WHAT THE TASK REQUIRES: Pull out every line below holding the word "down".

** Start of RECORDS SUPPLIED **

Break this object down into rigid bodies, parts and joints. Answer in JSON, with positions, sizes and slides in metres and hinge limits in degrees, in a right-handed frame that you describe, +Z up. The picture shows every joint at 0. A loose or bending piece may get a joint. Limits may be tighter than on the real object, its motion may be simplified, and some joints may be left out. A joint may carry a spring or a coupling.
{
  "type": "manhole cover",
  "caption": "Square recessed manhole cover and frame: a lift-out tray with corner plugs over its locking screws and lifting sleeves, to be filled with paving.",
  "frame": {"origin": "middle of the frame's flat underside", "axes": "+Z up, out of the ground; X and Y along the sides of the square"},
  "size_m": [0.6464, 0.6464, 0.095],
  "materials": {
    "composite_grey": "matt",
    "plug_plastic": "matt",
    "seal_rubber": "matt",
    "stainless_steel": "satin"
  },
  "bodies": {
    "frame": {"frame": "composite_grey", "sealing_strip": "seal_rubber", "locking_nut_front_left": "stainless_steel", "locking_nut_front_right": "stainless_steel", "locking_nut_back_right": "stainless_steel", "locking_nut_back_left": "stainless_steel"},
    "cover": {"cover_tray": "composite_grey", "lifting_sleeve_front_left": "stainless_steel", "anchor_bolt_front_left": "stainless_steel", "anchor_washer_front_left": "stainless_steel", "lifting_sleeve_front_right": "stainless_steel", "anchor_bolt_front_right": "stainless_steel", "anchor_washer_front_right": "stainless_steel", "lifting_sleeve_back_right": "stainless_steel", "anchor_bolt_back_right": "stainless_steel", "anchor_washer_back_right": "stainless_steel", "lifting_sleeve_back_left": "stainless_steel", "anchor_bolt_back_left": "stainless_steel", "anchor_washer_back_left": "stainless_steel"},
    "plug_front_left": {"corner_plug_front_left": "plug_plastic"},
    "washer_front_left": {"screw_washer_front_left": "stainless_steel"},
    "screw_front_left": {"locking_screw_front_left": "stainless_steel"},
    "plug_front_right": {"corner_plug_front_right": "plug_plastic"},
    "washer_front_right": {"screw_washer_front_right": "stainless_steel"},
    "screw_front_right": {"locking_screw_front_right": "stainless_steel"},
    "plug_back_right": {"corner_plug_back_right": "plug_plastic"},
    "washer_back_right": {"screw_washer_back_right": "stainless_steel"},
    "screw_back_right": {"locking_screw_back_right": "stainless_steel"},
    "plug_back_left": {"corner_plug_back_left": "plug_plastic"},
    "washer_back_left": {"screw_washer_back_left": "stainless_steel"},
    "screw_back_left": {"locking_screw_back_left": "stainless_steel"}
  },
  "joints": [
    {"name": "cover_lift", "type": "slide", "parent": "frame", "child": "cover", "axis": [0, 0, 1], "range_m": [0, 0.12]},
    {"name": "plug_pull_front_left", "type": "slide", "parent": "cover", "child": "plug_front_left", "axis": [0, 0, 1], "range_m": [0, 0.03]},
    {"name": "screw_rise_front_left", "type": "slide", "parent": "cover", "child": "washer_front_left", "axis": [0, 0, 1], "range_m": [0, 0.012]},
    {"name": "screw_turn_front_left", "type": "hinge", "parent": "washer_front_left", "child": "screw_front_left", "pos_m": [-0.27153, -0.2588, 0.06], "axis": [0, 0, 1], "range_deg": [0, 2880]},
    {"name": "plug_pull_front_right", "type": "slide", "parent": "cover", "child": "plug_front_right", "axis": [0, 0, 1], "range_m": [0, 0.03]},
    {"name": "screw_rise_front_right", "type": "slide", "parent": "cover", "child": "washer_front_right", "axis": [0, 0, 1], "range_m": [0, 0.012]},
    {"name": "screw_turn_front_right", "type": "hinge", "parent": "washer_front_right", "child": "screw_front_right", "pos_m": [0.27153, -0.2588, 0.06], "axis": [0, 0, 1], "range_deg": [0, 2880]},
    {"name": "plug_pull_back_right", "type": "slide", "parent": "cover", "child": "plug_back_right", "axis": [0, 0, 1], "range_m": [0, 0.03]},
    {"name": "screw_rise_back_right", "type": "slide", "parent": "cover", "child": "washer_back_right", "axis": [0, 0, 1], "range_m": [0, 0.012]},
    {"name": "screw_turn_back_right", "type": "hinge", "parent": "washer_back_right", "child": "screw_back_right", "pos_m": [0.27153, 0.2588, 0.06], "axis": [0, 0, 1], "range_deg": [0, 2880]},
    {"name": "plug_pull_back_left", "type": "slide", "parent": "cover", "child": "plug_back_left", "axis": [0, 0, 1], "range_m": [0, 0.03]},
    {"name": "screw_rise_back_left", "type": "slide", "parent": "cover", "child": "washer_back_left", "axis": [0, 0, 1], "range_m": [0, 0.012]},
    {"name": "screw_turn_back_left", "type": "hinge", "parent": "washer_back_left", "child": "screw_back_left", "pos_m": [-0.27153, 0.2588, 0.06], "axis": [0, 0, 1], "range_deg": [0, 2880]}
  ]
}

** End of RECORDS SUPPLIED **
** Start of RECORDS SUPPLIED **

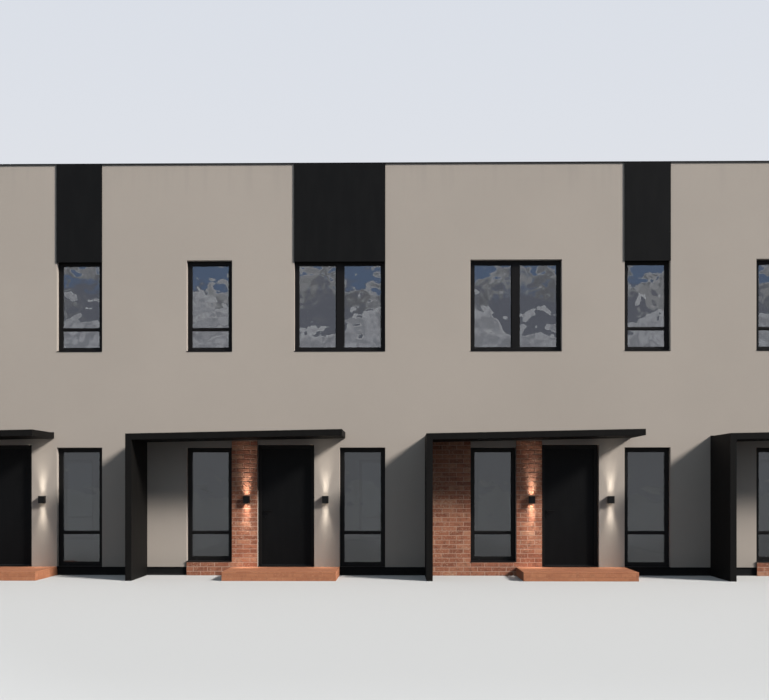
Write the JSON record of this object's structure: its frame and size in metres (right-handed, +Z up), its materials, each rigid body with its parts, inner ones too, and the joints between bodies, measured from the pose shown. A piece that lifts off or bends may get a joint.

** End of RECORDS SUPPLIED **
** Start of RECORDS SUPPLIED **

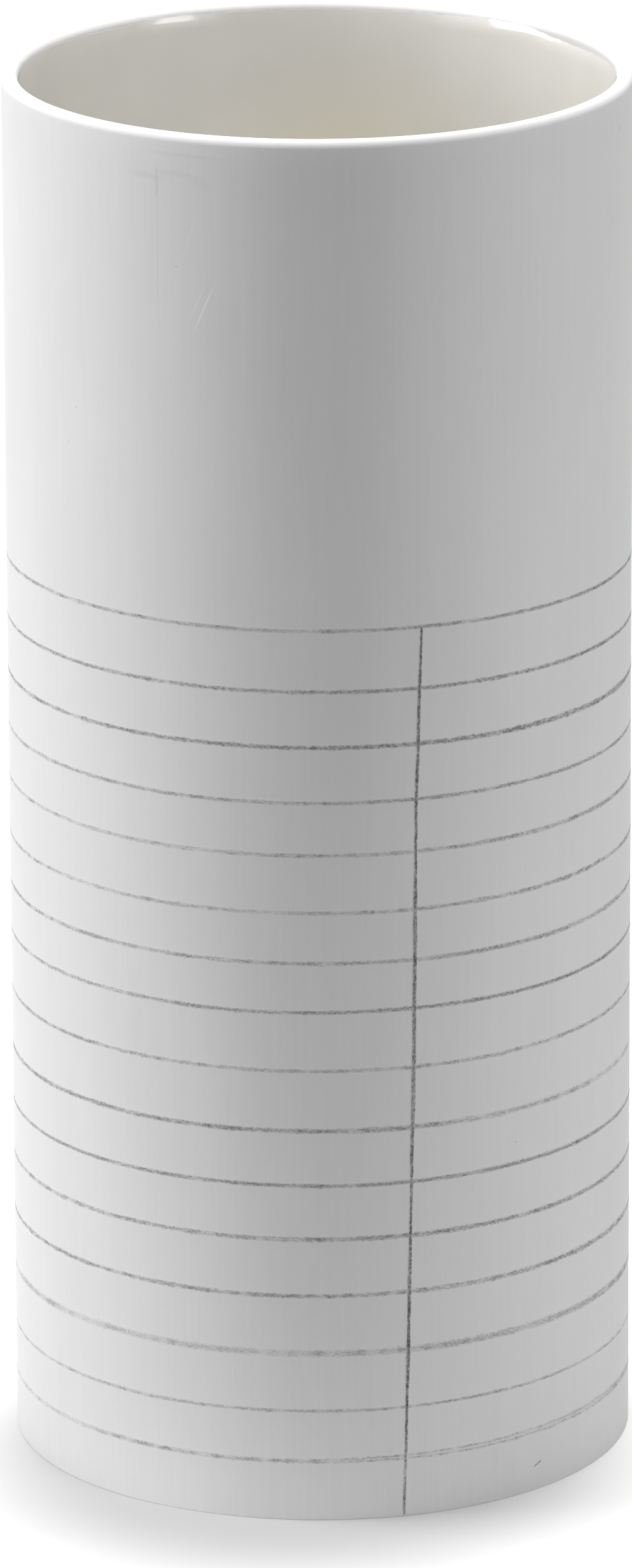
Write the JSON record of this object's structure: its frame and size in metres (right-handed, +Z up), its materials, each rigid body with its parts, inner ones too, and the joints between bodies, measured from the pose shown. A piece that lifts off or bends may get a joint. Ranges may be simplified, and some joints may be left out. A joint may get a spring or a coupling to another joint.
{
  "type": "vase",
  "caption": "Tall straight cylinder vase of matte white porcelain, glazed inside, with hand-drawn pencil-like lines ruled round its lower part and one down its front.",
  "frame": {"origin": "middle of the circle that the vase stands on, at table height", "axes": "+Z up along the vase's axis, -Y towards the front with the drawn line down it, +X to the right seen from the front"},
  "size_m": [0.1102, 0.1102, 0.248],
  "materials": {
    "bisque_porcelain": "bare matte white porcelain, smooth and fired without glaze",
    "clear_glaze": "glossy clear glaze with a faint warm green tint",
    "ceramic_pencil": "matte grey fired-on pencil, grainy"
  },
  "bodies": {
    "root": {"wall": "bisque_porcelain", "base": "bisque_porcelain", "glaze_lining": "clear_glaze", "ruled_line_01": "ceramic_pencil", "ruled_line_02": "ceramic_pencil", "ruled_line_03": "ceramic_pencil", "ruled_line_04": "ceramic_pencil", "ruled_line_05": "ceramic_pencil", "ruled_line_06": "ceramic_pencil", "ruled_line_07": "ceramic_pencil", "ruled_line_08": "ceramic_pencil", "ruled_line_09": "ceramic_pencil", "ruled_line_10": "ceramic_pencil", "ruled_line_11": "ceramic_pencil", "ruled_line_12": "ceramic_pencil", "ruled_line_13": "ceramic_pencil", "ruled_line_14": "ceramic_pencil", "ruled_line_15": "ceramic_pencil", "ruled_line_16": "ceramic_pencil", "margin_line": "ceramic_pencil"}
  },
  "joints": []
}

** End of RECORDS SUPPLIED **

RESULT OF THE TASK:
Break this object down into rigid bodies, parts and joints. Answer in JSON, with positions, sizes and slides in metres and hinge limits in degrees, in a right-handed frame that you describe, +Z up. The picture shows every joint at 0. A loose or bending piece may get a joint. Limits may be tighter than on the real object, its motion may be simplified, and some joints may be left out. A joint may carry a spring or a coupling.
  "caption": "Tall straight cylinder vase of matte white porcelain, glazed inside, with hand-drawn pencil-like lines ruled round its lower part and one down its front.",
  "frame": {"origin": "middle of the circle that the vase stands on, at table height", "axes": "+Z up along the vase's axis, -Y towards the front with the drawn line down it, +X to the right seen from the front"},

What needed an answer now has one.